Entries with model source code:
___

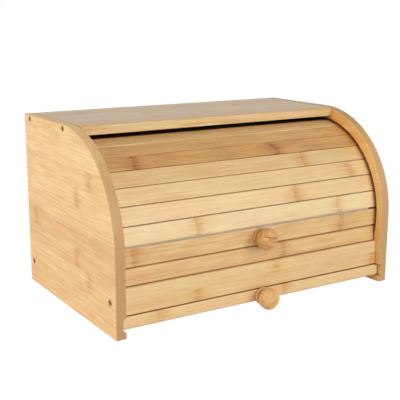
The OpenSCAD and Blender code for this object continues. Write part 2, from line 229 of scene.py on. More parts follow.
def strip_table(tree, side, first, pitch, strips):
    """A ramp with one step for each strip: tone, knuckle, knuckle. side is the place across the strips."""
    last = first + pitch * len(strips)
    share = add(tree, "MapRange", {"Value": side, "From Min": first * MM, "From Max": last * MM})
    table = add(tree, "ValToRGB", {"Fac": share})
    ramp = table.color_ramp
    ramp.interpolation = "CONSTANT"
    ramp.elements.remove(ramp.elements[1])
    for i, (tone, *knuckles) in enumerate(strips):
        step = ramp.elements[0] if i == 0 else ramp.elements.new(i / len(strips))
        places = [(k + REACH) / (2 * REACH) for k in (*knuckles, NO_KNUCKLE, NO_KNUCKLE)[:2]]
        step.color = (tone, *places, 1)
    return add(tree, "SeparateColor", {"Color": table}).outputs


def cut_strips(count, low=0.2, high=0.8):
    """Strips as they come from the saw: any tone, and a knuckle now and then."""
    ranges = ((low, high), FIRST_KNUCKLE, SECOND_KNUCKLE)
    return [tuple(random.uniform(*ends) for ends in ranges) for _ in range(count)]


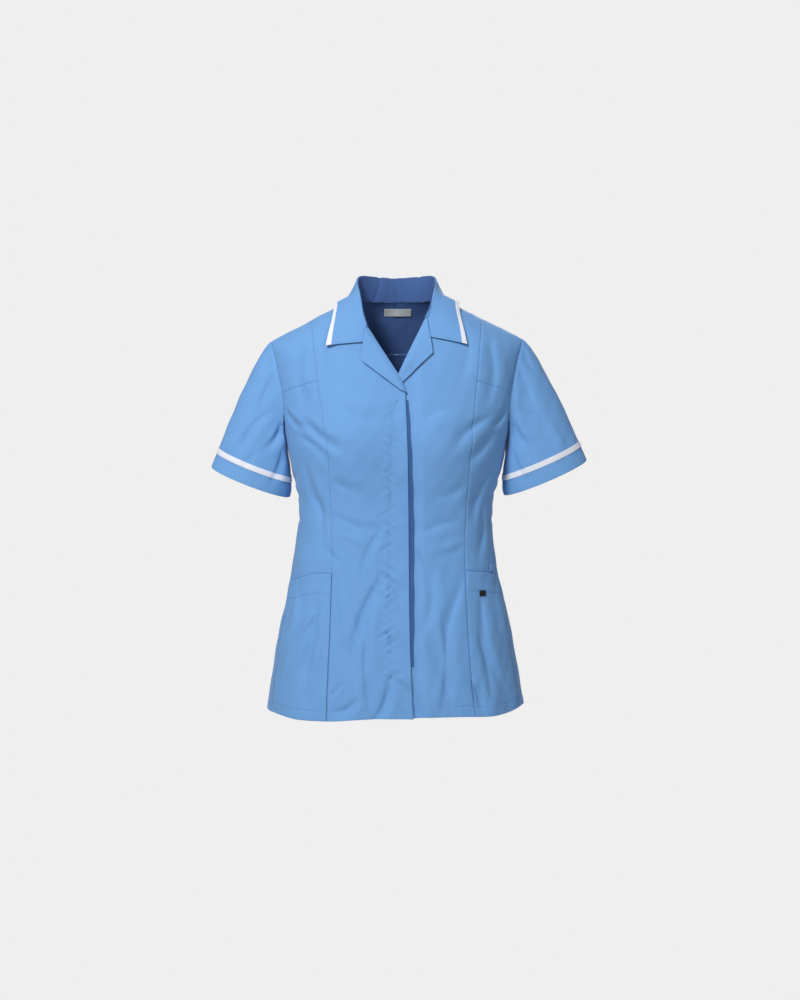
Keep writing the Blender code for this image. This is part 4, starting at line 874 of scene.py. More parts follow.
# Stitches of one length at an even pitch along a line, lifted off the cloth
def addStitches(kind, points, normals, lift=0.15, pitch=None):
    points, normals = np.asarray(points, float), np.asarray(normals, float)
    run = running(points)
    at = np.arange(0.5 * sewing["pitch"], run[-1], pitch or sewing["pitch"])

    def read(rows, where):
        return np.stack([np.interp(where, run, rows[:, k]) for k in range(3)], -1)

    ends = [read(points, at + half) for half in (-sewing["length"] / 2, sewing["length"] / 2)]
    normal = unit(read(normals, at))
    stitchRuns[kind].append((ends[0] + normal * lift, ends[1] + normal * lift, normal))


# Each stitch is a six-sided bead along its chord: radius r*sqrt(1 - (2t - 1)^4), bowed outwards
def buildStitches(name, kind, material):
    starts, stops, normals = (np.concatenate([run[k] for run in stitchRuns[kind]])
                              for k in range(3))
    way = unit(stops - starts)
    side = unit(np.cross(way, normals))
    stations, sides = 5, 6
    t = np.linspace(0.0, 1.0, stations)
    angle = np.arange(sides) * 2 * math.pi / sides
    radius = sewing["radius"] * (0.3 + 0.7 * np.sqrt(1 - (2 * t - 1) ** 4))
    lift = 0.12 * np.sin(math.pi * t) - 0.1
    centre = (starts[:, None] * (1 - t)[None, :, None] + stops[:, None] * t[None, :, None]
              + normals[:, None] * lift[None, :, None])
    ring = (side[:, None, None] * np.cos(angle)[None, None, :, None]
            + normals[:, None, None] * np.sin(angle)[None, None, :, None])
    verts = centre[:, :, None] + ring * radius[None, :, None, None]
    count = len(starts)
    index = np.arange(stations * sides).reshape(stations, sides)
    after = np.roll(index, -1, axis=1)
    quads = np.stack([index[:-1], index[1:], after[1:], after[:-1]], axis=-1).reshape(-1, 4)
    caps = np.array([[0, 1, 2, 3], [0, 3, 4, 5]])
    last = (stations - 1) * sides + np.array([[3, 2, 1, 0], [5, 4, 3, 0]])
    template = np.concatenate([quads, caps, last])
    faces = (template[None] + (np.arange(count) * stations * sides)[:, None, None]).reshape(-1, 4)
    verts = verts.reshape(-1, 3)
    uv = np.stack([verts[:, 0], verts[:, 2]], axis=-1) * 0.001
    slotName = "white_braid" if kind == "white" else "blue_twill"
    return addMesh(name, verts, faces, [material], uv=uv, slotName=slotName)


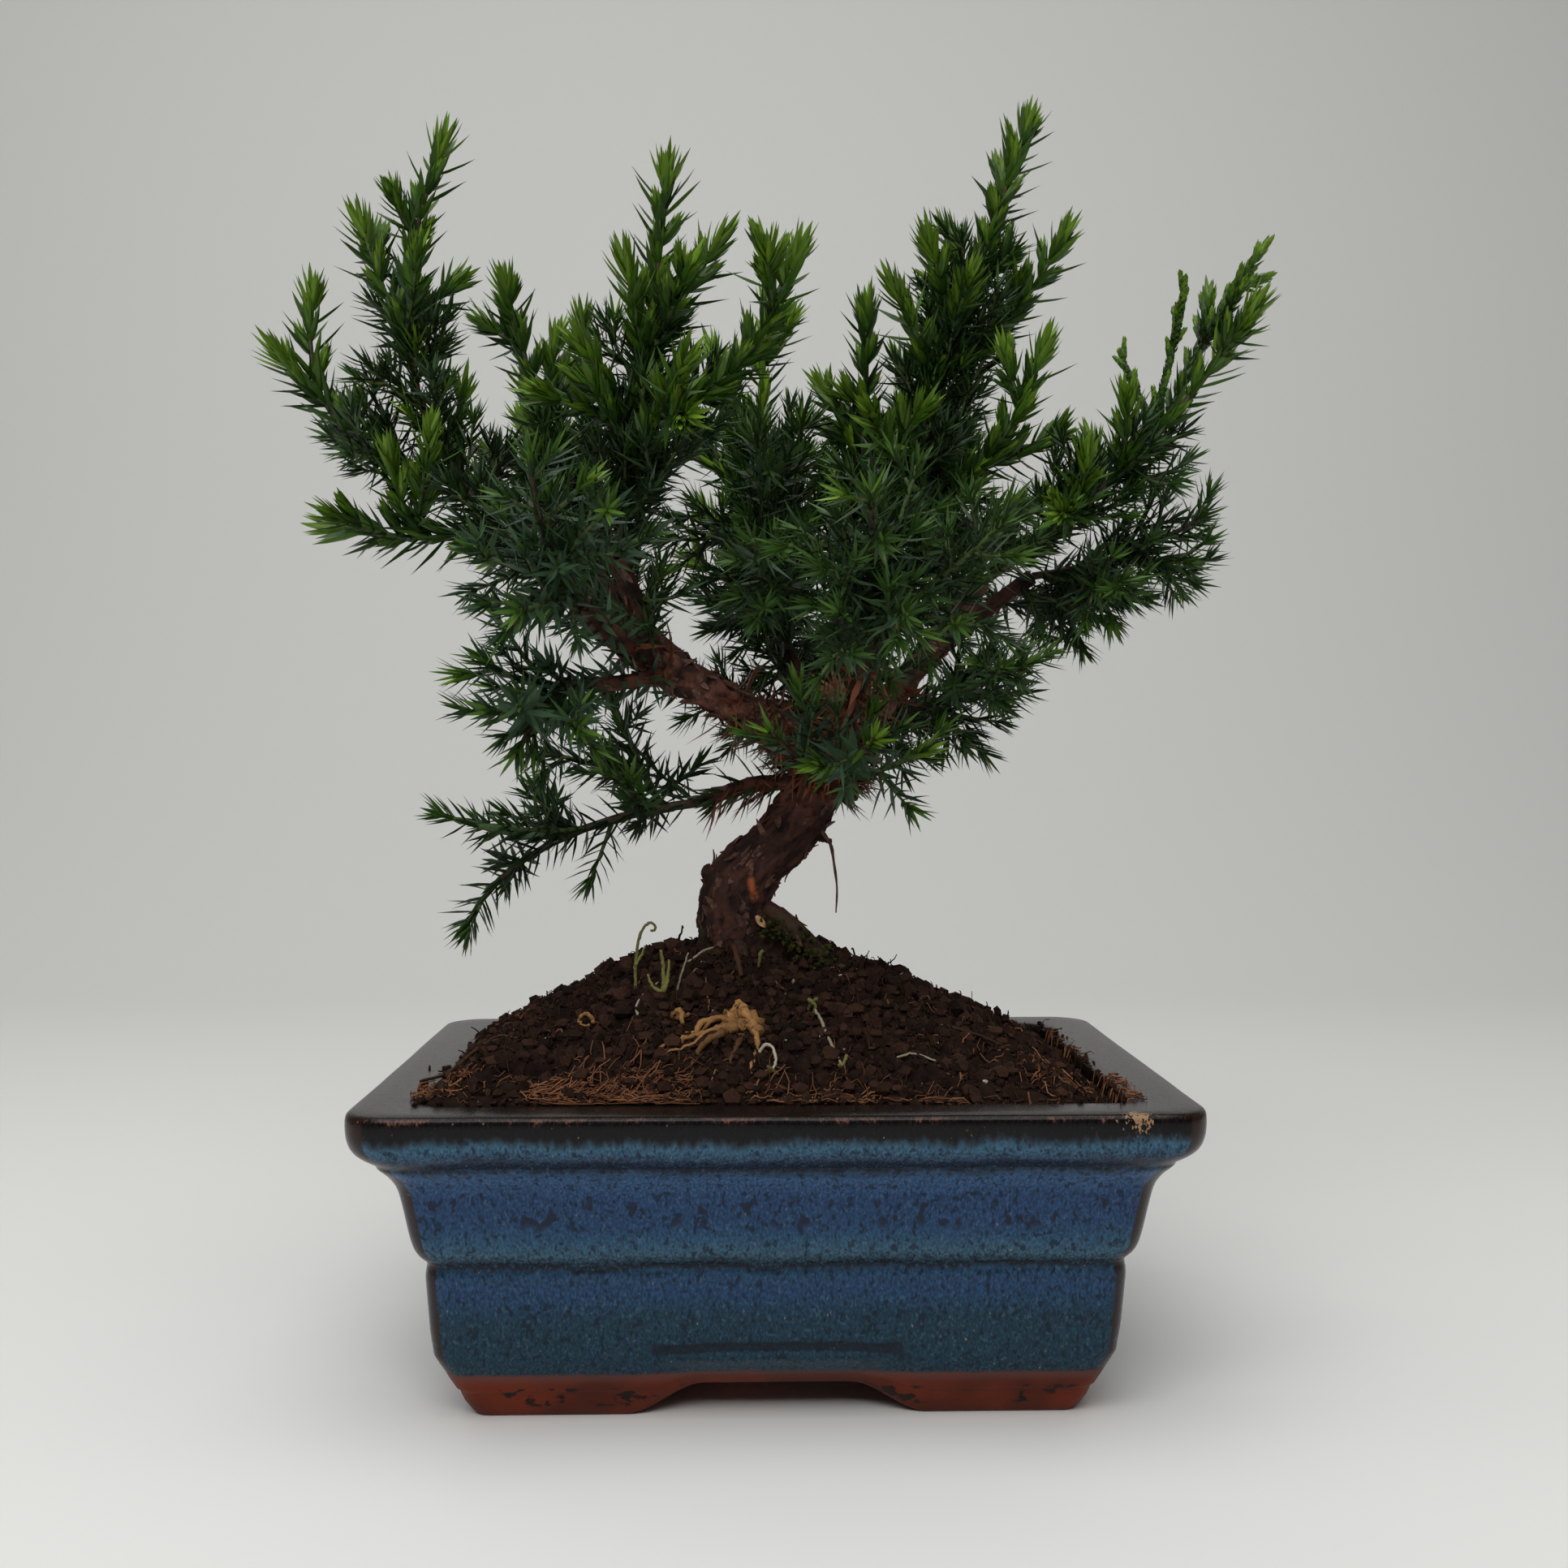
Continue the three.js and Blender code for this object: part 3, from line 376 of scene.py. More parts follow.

___

◆ Task brief ◆
Repeat verbatim the opening run of entries, ending with the line that contains "stitchRuns[kind].append((ends[0] + normal".

◆ Task result ◆
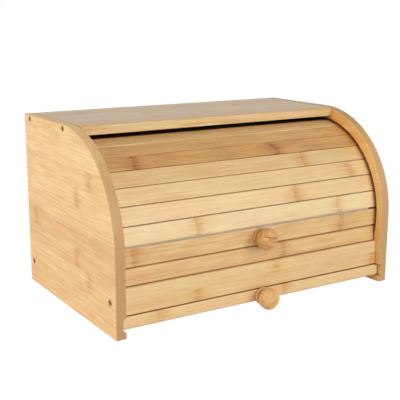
The OpenSCAD and Blender code for this object continues. Write part 2, from line 229 of scene.py on. More parts follow.
def strip_table(tree, side, first, pitch, strips):
    """A ramp with one step for each strip: tone, knuckle, knuckle. side is the place across the strips."""
    last = first + pitch * len(strips)
    share = add(tree, "MapRange", {"Value": side, "From Min": first * MM, "From Max": last * MM})
    table = add(tree, "ValToRGB", {"Fac": share})
    ramp = table.color_ramp
    ramp.interpolation = "CONSTANT"
    ramp.elements.remove(ramp.elements[1])
    for i, (tone, *knuckles) in enumerate(strips):
        step = ramp.elements[0] if i == 0 else ramp.elements.new(i / len(strips))
        places = [(k + REACH) / (2 * REACH) for k in (*knuckles, NO_KNUCKLE, NO_KNUCKLE)[:2]]
        step.color = (tone, *places, 1)
    return add(tree, "SeparateColor", {"Color": table}).outputs


def cut_strips(count, low=0.2, high=0.8):
    """Strips as they come from the saw: any tone, and a knuckle now and then."""
    ranges = ((low, high), FIRST_KNUCKLE, SECOND_KNUCKLE)
    return [tuple(random.uniform(*ends) for ends in ranges) for _ in range(count)]


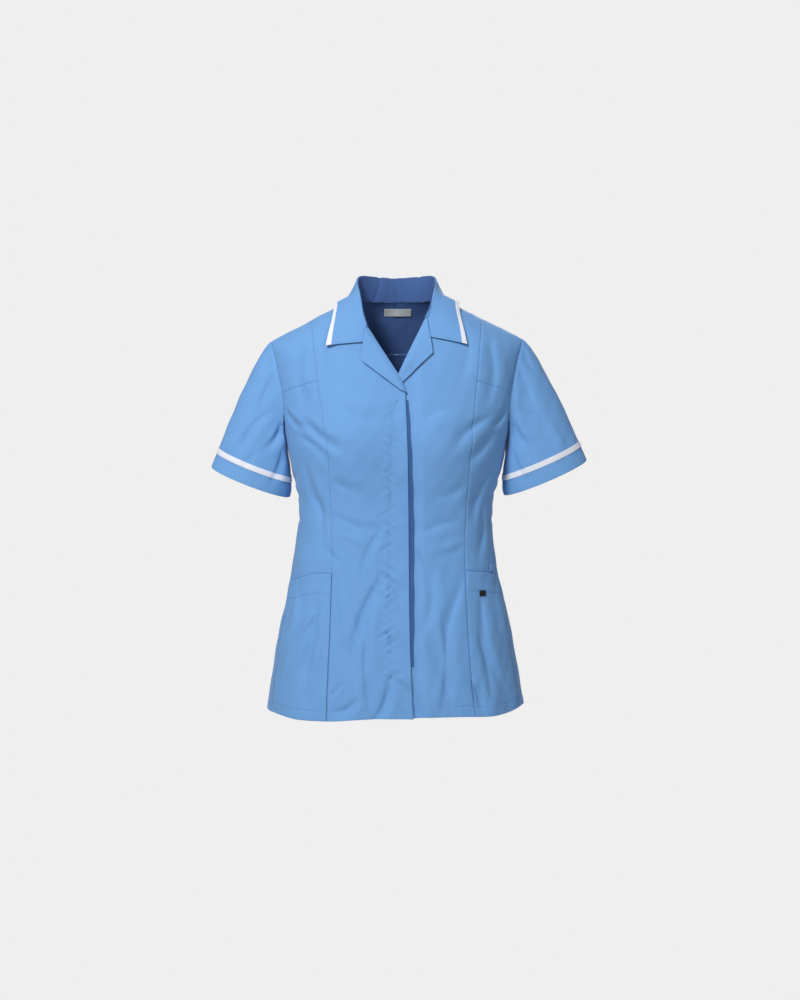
Keep writing the Blender code for this image. This is part 4, starting at line 874 of scene.py. More parts follow.
# Stitches of one length at an even pitch along a line, lifted off the cloth
def addStitches(kind, points, normals, lift=0.15, pitch=None):
    points, normals = np.asarray(points, float), np.asarray(normals, float)
    run = running(points)
    at = np.arange(0.5 * sewing["pitch"], run[-1], pitch or sewing["pitch"])

    def read(rows, where):
        return np.stack([np.interp(where, run, rows[:, k]) for k in range(3)], -1)

    ends = [read(points, at + half) for half in (-sewing["length"] / 2, sewing["length"] / 2)]
    normal = unit(read(normals, at))
    stitchRuns[kind].append((ends[0] + normal * lift, ends[1] + normal * lift, normal))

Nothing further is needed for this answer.